No wonder when Congress confronted a contested presidential election in 1877, its leaders (along with lame duck president U.S. Grant) created an extra-constitutional Election Commission to resolve the mess. But they had the luxury of a March 4 inauguration. Since 1933, presidents are inaugurated on January 20. So there won’t be time for deliberations or the kind of Grand Bargain crafting that eventually brought an uneasy peace in 1877.
If for whatever reason Congress cannot certify an Electoral College winner (there’s even a not-entirely-implausible scenario where Trump and Biden might tie with 269 electoral votes each), then the newly-elected House would be charged with choosing a new president, under a bizarre constitutional provision giving each state delegation one vote — or no vote at all in the case of ties — and requiring 26 delegations for election. Currently Republicans control a bare majority of 26 House delegations, and a calculation by Larry Sabato’s Crystal Ball suggests they are likely to maintain that number even if they lose some House seats in November. If the House cannot reach a decision, the newly elected Senate would have the opportunity to elect a vice-president who would fill the presidential vacancy on January 20, and if that, too, failed, the Presidential Succession Act would kick in and you could be looking at President Nancy Pelosi on Inaugural Day.

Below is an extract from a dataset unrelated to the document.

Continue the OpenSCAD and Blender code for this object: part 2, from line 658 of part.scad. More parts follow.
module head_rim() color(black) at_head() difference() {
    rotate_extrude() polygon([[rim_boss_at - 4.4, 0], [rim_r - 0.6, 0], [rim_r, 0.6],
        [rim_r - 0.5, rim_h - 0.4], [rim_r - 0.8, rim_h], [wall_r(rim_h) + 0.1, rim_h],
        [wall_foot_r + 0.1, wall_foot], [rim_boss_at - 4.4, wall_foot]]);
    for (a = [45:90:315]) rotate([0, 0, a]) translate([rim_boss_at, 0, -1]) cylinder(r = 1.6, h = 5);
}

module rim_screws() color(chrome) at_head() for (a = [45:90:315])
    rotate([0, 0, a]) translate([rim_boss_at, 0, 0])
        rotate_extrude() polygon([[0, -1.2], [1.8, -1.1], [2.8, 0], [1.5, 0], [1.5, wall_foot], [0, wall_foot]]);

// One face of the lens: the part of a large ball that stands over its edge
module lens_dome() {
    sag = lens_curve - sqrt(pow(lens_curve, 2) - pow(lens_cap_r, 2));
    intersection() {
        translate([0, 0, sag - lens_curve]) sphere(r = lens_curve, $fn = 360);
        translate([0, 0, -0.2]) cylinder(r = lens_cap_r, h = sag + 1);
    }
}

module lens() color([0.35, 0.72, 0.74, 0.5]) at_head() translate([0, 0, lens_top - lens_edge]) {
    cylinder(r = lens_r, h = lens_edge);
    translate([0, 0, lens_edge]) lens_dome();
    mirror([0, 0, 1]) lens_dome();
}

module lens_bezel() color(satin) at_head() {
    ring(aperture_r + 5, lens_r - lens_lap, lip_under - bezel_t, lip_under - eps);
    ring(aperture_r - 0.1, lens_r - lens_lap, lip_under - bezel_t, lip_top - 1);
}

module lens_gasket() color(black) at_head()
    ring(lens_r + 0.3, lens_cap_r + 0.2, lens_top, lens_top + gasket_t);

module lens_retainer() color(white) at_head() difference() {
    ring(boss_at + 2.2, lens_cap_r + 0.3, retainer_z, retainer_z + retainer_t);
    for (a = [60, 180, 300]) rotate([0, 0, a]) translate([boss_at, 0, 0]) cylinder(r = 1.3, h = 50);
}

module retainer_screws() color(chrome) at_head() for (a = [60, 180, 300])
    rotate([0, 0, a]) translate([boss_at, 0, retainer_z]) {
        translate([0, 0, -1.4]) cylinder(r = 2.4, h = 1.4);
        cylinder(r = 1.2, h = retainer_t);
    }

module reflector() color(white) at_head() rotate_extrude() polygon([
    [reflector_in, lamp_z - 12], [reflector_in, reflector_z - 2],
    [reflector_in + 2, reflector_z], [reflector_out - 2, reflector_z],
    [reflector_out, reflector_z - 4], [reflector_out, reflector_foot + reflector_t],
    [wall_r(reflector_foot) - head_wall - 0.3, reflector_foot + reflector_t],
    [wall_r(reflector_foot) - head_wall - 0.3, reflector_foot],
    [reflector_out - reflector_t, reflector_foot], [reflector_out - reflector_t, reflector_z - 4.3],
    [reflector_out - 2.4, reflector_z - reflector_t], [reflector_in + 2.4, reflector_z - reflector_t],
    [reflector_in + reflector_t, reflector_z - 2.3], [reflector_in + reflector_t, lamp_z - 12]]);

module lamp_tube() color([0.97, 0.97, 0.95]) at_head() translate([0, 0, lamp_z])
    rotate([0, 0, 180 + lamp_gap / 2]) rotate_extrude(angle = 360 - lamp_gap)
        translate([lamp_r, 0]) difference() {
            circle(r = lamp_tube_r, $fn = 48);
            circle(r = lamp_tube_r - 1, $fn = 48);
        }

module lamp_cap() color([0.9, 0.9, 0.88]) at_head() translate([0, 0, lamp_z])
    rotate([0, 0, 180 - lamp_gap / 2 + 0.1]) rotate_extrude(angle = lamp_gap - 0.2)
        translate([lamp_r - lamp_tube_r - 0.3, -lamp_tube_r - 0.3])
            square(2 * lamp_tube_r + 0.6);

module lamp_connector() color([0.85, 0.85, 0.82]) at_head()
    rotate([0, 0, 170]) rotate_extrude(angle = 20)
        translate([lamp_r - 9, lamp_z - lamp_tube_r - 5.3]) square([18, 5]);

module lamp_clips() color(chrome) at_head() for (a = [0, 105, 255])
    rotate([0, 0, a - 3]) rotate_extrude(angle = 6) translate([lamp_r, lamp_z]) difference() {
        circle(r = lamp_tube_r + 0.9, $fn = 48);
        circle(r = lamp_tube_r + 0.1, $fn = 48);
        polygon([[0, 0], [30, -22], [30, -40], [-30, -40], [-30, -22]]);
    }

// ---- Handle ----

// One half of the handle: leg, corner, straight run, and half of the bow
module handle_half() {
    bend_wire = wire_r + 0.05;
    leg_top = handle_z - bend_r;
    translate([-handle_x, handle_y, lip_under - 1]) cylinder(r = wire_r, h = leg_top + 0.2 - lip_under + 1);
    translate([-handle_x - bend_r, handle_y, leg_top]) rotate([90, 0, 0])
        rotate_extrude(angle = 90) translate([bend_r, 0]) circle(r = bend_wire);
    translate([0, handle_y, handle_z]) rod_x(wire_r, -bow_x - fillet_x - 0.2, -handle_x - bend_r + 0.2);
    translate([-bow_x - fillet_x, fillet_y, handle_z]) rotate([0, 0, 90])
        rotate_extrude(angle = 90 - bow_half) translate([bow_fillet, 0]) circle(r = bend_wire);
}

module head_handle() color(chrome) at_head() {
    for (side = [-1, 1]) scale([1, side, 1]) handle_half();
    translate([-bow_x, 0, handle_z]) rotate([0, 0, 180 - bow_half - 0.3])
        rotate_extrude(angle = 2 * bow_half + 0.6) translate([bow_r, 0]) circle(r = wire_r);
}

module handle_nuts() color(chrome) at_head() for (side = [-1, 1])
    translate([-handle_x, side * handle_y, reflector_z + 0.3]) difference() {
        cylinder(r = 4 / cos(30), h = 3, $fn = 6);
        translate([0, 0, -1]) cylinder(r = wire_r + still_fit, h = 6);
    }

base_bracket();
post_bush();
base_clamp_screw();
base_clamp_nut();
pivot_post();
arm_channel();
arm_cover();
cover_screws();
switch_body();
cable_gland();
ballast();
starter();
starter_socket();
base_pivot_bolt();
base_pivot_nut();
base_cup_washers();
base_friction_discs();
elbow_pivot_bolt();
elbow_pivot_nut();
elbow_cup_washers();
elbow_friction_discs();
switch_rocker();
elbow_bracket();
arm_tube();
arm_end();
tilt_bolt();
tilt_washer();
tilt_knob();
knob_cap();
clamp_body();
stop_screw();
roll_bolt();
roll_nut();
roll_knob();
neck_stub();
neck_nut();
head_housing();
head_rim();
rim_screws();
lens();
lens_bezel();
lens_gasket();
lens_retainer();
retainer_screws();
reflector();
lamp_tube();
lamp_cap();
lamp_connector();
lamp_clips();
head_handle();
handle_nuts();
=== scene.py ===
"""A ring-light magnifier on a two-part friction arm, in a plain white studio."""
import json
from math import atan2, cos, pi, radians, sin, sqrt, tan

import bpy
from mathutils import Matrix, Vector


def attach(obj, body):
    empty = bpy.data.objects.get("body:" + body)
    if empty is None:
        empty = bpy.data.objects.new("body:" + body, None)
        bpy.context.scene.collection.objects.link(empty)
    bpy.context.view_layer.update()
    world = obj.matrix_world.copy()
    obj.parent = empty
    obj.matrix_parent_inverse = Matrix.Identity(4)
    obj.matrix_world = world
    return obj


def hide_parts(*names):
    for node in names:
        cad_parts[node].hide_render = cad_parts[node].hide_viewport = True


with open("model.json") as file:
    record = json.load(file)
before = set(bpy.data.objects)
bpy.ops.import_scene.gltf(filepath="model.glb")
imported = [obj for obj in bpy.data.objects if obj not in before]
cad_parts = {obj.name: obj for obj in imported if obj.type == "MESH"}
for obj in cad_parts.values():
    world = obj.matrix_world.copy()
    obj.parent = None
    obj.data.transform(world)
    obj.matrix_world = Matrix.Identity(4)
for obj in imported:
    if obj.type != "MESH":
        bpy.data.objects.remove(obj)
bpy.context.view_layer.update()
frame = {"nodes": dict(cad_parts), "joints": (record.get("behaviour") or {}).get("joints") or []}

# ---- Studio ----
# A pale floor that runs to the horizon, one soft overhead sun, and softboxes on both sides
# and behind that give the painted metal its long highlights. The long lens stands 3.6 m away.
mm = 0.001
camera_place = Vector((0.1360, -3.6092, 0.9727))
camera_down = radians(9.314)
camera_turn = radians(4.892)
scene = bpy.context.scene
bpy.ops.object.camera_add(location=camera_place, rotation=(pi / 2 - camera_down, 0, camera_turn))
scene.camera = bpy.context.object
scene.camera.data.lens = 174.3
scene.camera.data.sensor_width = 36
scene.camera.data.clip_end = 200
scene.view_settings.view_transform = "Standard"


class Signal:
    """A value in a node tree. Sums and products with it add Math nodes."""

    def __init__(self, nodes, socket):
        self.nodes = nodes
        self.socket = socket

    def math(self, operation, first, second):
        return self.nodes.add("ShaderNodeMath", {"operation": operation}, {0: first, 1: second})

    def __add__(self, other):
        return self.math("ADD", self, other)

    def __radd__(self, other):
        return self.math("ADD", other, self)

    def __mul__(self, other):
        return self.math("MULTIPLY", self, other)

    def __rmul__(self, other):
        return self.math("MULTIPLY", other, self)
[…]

If this sounds like two weeks of sweaty madness with the highest possible stakes involved and the whole world watching in horror, that’s almost certainly correct. But that’s the system we have inherited thanks to some especially poor eighteenth- and nineteenth-century constitutional and legislative craftsmanship, and it may offer our imperial president a shred of hope for reelection even if he seems to have lost. If we do have the kind of disputed election that forces this system to do its worst, then the silver lining is that surely an aroused populace will demand that the Electoral College be placed where it belongs, in the dustbin of history.